Infused Butter Batch Potency

This infused butter recipe makes 1/2 cup infused butter

  • Total batch potency: approximately 560 mg THC
  • 1/2 cup = 8 tablespoons
  • Each tablespoon = approximately 70 mg THC

Recipe Potency

This recipe uses:

  • 2 tablespoons infused butter total

So:

  • 2 tablespoons × 70 mg = 140 mg THC total in recipe
  • Divided into 4 servings = 35 mg THC per serving

Ingredients

For Decarboxylation

  • 3.5 grams cannabis flower

For Infused Butter

  • all of the decarboxylated cannabis
  • 1/2 cup unsalted butter
  • 1 cup water

For the Sea Bass

  • 4 sea bass fillets, about 6 ounces each
  • salt and black pepper
  • 1 tablespoon neutral oil

For the Miso Glaze

  • 2 tablespoons white miso
  • 1 tablespoon honey
  • 1 tablespoon soy sauce
  • 1 tablespoon rice vinegar
  • 1 teaspoon sesame oil
  • 1 teaspoon finely grated ginger
  • 1 small garlic clove, finely grated
  • 2 tablespoons infused butter

For the Coconut Ginger Rice

  • 1 1/4 cups jasmine rice
  • 1 cup full-fat coconut milk
  • 1 cup water
  • 1 teaspoon finely grated ginger
  • 1/2 teaspoon salt
  • 2 green onions, thinly sliced

For the Sesame Snap Peas

  • 10 ounces sugar snap peas
  • 1 tablespoon neutral oil
  • 1 teaspoon sesame oil
  • 1 teaspoon soy sauce
  • 1 teaspoon sesame seeds
  • 1 teaspoon lime juice

For Finishing

  • sliced green onions
  • black sesame seeds or white sesame seeds
  • lime wedges

Decarboxylation Instructions

  1. Preheat the oven to 240°F.
  2. Break the cannabis flower into small pieces by hand.
  3. Spread evenly on a parchment-lined tray.
  4. Bake for 35 to 40 minutes, stirring once halfway through.
  5. Cool completely.

Infused Butter Instructions

  1. Combine the decarboxylated cannabis, butter, and water in a small saucepan.
  2. Keep over very low heat at a gentle simmer for 2 to 3 hours.
  3. Stir occasionally and do not let it boil hard.
  4. Strain through cheesecloth or a fine mesh strainer into a heatproof container.
  5. Refrigerate until solid.
  6. Lift off the butter and discard the water.
  7. Measure out 2 tablespoons for this recipe.

Coconut Ginger Rice Instructions

  1. Rinse the jasmine rice until the water runs mostly clear.
  2. Add the rice, coconut milk, water, ginger, and salt to a saucepan.
  3. Bring to a gentle boil.
  4. Cover, reduce to low, and cook for 15 minutes.
  5. Remove from heat and let sit covered for 10 minutes.
  6. Fluff with a fork and stir in the sliced green onions.

Sesame Snap Peas Instructions

  1. Heat the neutral oil in a skillet over medium-high heat.
  2. Add the snap peas and cook for 2 to 3 minutes until bright and just crisp-tender.
  3. Stir in the sesame oil, soy sauce, sesame seeds, and lime juice.
  4. Remove from heat.

Miso Glaze Instructions

  1. In a small saucepan over very low heat, whisk together the miso, honey, soy sauce, rice vinegar, sesame oil, ginger, and garlic.
  2. Add the 2 tablespoons infused butter.
  3. Stir until smooth and glossy.
  4. Keep warm over very low heat.
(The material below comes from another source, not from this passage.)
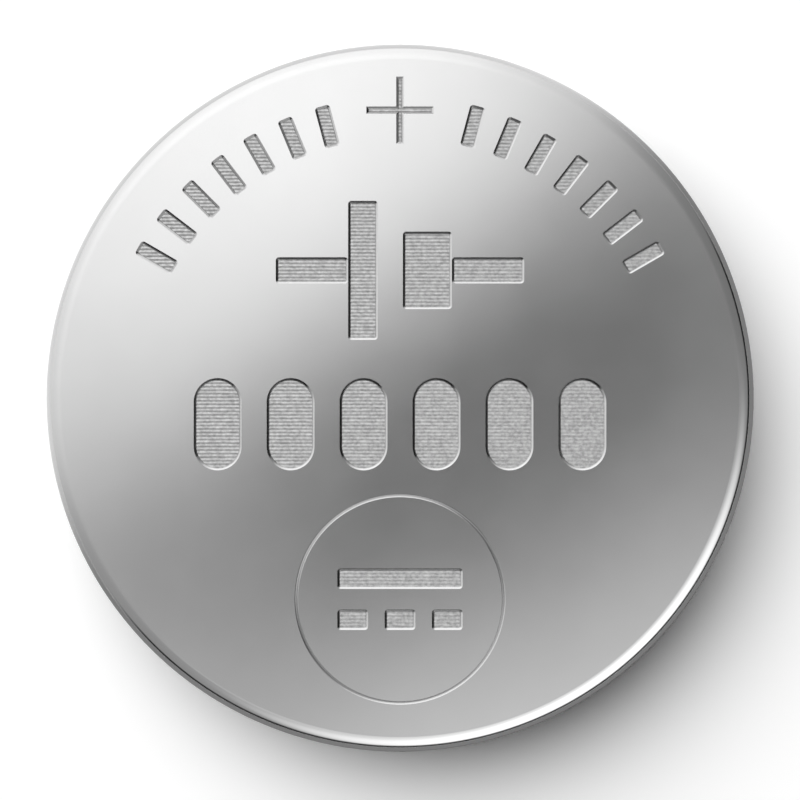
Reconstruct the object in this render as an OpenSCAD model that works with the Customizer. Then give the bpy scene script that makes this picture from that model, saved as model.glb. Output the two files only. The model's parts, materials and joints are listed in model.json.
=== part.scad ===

Do not boil.

Sea Bass Instructions

  1. Preheat the oven to 400°F.
  2. Pat the sea bass fillets dry and season lightly with salt and pepper.
  3. Heat the neutral oil in an oven-safe skillet over medium-high heat.
  4. Sear the fillets for 2 minutes on the first side.
  5. Flip carefully, brush generously with the miso glaze, and transfer to the oven.
  6. Roast for 5 to 7 minutes, depending on thickness, until the fish is flaky and just cooked through.

Plate

  1. Spoon coconut ginger rice onto each plate.
  2. Set a glazed sea bass fillet on top or alongside.
  3. Add sesame snap peas to the side.
  4. Brush with a little extra glaze.
  5. Finish with green onions, sesame seeds, and a lime wedge.

Potency Per Serving

  • Total recipe potency: approximately 140 mg THC
  • Serving size: 1 plated entrée
  • Potency per serving: approximately 35 mg THC

Storage Notes

  • Sea bass is best served fresh.
  • Rice can be made ahead and reheated gently.
  • Snap peas are best cooked close to serving time for the best texture.